Pele Rasgada é um filme sobre um processo: a pesca de tubarões na costa da Bretanha. E ponto. A forma encontrada por Samani para registrar este processo se aproxima mais, talvez, do cinema de um Frederick Wiseman: sua câmera se recosta até quase se fundir com as paredes dos ambientes (neste caso, quando há paredes), e deixa que os fatos se sucedam à sua frente. E acredita que, ao montá-los depois de uma determinada forma, eles possuam um sentido em si mesmos que escape à necessidade do cineasta impô-lo com palavras ou "imagens-símbolo". Neste processo, um elemento é essencial para Samani (como para Wiseman): o tempo - o tempo em que as ações se desenvolvem. Samani consegue, nos cinquenta e cinco minutos que seu filme dura, nos inserir naquela temporalidade, que é de fato o diferencial de tudo que se relaciona com o mar. Mas, faz isso sem forçar imagens ou tempos de plano "contemplativos", o que seria o óbvio; ao contrário, faz isso pela simples repetição rotineira dos atos, das poucas palavras ditas, da mecânica de uma profissão sendo exercida em condições um tanto incomuns para nós, mas comuns para os que a exercem. E é nesta observação quase zen, nesta repetição quase mântrica, que o filme nos coloca em estado de transe, nos faz ser parte daquela embarcação - aí sim, como nunca havíamos visto antes em nenhum documentário sobre o assunto.

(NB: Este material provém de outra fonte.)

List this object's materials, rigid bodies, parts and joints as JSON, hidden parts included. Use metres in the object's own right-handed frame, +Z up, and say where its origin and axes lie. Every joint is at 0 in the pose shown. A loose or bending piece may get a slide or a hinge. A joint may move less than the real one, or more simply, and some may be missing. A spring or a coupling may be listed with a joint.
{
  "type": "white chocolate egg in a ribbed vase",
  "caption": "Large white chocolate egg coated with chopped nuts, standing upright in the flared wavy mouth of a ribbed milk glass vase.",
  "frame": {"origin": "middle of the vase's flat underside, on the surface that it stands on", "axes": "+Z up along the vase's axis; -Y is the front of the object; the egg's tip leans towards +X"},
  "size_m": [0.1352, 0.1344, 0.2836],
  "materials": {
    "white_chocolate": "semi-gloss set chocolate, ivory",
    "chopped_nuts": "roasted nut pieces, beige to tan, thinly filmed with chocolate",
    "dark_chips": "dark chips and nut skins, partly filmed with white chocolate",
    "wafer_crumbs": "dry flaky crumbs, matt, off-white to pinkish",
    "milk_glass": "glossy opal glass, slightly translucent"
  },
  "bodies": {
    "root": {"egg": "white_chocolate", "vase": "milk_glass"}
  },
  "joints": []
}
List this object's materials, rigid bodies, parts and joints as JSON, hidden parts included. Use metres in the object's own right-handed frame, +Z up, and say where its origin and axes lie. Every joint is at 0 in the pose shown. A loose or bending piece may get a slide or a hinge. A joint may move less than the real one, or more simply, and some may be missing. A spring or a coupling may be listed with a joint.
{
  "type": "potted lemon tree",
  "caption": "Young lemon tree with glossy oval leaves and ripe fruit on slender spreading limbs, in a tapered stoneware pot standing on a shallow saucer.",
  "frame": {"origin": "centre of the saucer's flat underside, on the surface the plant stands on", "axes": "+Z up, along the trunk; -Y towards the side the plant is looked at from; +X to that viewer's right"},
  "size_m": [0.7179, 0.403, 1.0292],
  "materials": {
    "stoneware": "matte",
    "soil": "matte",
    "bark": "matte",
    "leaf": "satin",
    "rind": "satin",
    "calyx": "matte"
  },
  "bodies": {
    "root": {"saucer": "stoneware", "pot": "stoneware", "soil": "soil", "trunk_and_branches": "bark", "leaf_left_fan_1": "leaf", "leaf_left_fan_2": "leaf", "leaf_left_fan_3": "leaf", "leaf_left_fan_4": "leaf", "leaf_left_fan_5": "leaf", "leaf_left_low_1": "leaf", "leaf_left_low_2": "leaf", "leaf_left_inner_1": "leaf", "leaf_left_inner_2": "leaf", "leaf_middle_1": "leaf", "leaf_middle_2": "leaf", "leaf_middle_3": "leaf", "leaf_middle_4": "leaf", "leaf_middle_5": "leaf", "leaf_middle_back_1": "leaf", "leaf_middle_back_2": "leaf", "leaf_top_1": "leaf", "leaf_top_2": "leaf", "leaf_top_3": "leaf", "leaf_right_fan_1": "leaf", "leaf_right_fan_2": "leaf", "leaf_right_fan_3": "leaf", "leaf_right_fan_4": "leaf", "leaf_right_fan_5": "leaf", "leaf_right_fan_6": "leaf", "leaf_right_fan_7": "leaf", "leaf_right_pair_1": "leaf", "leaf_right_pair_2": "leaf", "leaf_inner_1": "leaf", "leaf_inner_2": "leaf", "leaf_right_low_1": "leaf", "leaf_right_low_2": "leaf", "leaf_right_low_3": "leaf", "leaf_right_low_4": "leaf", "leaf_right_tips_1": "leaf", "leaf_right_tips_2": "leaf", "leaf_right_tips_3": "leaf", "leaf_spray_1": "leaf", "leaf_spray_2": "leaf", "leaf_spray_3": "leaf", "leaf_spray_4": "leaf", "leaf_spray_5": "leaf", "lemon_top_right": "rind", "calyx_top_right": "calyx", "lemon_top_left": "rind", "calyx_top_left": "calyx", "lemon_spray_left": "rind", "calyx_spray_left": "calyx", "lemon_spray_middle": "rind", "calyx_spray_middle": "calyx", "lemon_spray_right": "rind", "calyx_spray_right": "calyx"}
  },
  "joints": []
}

Há, é claro, uma observação constante no filme sobre o estado quase animalesco do que signifique ser, ainda hoje (num mundo marcado por tantas relações virtuais entre seres vivos - não só humanos, mas também com a natureza), um caçador - porque afinal, é isso que são os pescadores de tubarão. Na forma como lidam com o ato de matar um ser vivo para sua subsistência, na forma como se empapam do sangue de outro ser (ele também, um predador), na forma como fazem dos atos de violência sua rotina de trabalho. Porém, o filme faz questão de não animalizar os humanos (não se trata de filme ecológico-boboca). E o ato que lhes concede a humanidade o tempo todo em que acompanhamos sua rotina (mesmo em meio à retirada, muitas vezes violenta, dos tubarões da água) também é um para enlouquecer os ecologistas/saudáveis em geral: o fumo. Os cigarros que os pescadores tiram o tempo todo de suas roupas empapadas de sangue e acendem na boca, com dificuldade só igual a constância, são os objetos que afirmam o tempo todo: podemos nos aproximar dos animais caçando, mas continuamos humanos, produtos de uma sociedade de organização tão complexa quanto a natureza, mas de outros signos e regras.

Tanto é assim que o filme começa e termina com a partida e chegada deles do porto (sem que a câmera desça do barco em nenhum momento), por um motivo simples: é esta volta à família que os torna, de novo, parte de algo para além da luta simples e direta pela sobrevivência (que é o que faz um animal ao caçar). Há um motivo por trás daquele sangue e cigarros todos, e ao contrário dos animais que devoram suas presas, ele está naquele porto. Uma sobrevivência, sim, mas de outra ordem lógica. E, mesmo que um homem que mata dezenas de tubarões sem se ferir, acabe todo cortado e sangrando ao tentar se barbear na volta para casa, ele não é menos homem e mais animal por causa disso. Pele Rasgada é um filme, em suma, sobre homens e sua rotina de trabalho. Mas é, de fato, um filme sobre homens, que lidam com animais e se aproximam do estado deles, mas nunca deixam de ser homens.